Supply in circulation =/= Supply mined.

Dormant Supply (Savings) +
Burnt Supply (keys lost or coins burned) +
Active Supply ("circulation," changing hands within a high velocity, relatively short period) +
Incoming Supply (current mining rate entering Active Supply within a proactive time frame mirroring that which defines "active supply" retroactively)
= Supply Mined

The active supply and incoming supply could probably be determined by analyzing velocity/time of new coins and some pattern of entering dormancy. I bet "active supply" in terms of time is something like a steep cliff at 90 days and another steep cliff at 120 days into "Dormant Supply."

The point of this ramble being:

The "real supply," that being in circulation, is the bitcoin that actually has a price. I would argue this supply is quite tiny compared to the total mined. I personally have coin I haven't touched in years that might as well not be considered "supply" at current prices.
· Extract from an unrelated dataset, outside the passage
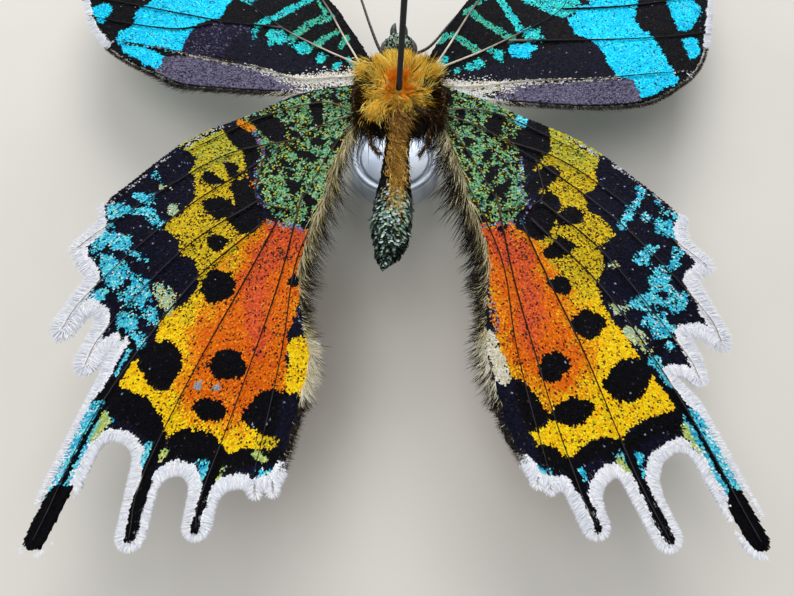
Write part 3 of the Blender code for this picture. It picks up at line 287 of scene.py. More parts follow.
# The dark cores of the teeth and tails, over the white rim
TAIL_CORES = {"left": (
    ("cyan", 0.5, ((22.2, -26.8), (22.8, -28.8))),
    ("black", 0.8, ((22.9, -29.3), (24.0, -31.3))),
    ("cyan", 1.6, ((23.7, -31.7), (24.6, -33.9), (25.7, -37.0), (26.3, -39.0))),
    ("lime", 0.6, ((23.1, -32.1), (23.1, -32.9), (23.6, -33.8))),
    ("black", 0.34, ((22.3, -30.0), (23.6, -32.2), (25.2, -36.4), (26.1, -39.4))),
    ("cyan", 0.7, ((19.2, -34.5), (19.2, -35.8))),
    ("lime", 0.5, ((17.8, -34.9), (18.2, -35.6))),
    ("black", 0.75, ((18.3, -34.0), (19.0, -36.6))),
    ("cyan", 0.7, ((14.6, -35.9), (14.5, -37.0))),
    ("lime", 0.45, ((13.2, -36.3), (13.6, -36.9))),
    ("black", 0.82, ((18.6, -35.6), (19.2, -38.6), (19.4, -41.0))),
    ("black", 0.9, ((13.4, -35.2), (14.1, -37.2))),
    ("black", 0.58, ((13.9, -36.6), (14.4, -38.9), (14.7, -40.5))),
    ("black", 0.35, ((22.9, -25.8), (23.2, -24.8))),
), "right": (
    ("cyan", 0.5, ((20.9, -28.6), (21.6, -30.2))),
    ("black", 0.8, ((21.6, -30.4), (22.6, -32.2))),
    ("cyan", 1.6, ((22.9, -32.4), (24.0, -35.0), (25.0, -37.4), (25.7, -39.2))),
    ("lime", 0.55, ((22.1, -33.0), (22.4, -33.9), (22.9, -34.8))),
    ("black", 0.34, ((20.4, -28.8), (22.0, -31.2), (23.4, -34.1), (25.5, -39.3))),
    ("cyan", 0.7, ((18.0, -35.3), (18.1, -36.6))),
    ("lime", 0.5, ((16.6, -35.6), (17.0, -36.3))),
    ("black", 0.75, ((17.3, -34.9), (18.0, -37.2))),
    ("cyan", 0.6, ((13.5, -36.4), (13.4, -37.4))),
    ("black", 0.82, ((17.7, -36.4), (18.7, -39.4), (19.3, -41.1))),
    ("black", 0.9, ((12.5, -35.8), (13.2, -37.6))),
    ("black", 0.58, ((12.9, -36.8), (13.9, -39.4), (14.2, -40.5))),
)}
# Where the warm field is orange, and where it reddens, as smooth rings
ORANGE_FIELD = {"left": (
    (11.0, -14.8), (13.0, -16.4), (13.9, -18.4), (14.4, -20.2), (14.9, -22.2), (16.2, -24.3),
    (16.9, -26.0), (17.0, -29.0), (16.6, -31.0), (15.0, -32.4), (13.4, -32.6), (11.8, -32.6),
    (9.6, -31.6), (8.4, -30.0), (8.2, -26.0), (7.6, -21.0), (6.8, -16.8), (8.6, -15.3),
), "right": (
    (8.6, -15.2), (11.0, -16.2), (12.4, -18.6), (13.4, -20.8), (14.0, -23.0), (14.8, -25.4),
    (15.0, -27.4), (14.2, -29.6), (13.0, -30.8), (11.0, -30.6), (9.6, -29.0), (8.6, -27.6), (7.4, -22.0),
    (6.4, -15.4),
)}
RED_FIELD = {"left": (
    (11.0, -15.2), (12.2, -17.2), (12.9, -19.6), (13.3, -22.0), (13.0, -24.4), (11.8, -27.6),
    (10.8, -26.4), (11.0, -22.5), (9.6, -19.0), (7.6, -17.0), (8.6, -15.6),
), "right": (
    (9.6, -15.6), (11.0, -17.4), (11.8, -19.8), (12.2, -22.0), (11.9, -24.4), (10.8, -27.0),
    (9.9, -25.6), (10.0, -22.0), (8.6, -19.0), (6.8, -17.0), (7.6, -15.6),
)}
LEMON_END = 3.0
YELLOW_END = 17.0
AMBER_DEPTH = -0.75
ORANGE_DEPTH = 0.5
RED_DEPTH = 0.1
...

I will let it go to zero if it comes to it, and also never sell it for fiat. I do not think I am alone.
 
IMO this is a horrible assumption what about all the silver and gold that sunk in ships over last 600 years or any coins lost in Roman Wars over the last 2000 years.
Unless coins were sent to outputs that provably cannot be redeemed, there's no certainty that the coins are lost or even difficult to recover. In most cases, the owner loses their private key. How can investors and traders know whether they lost the key or are lying in order to manipulate the price up?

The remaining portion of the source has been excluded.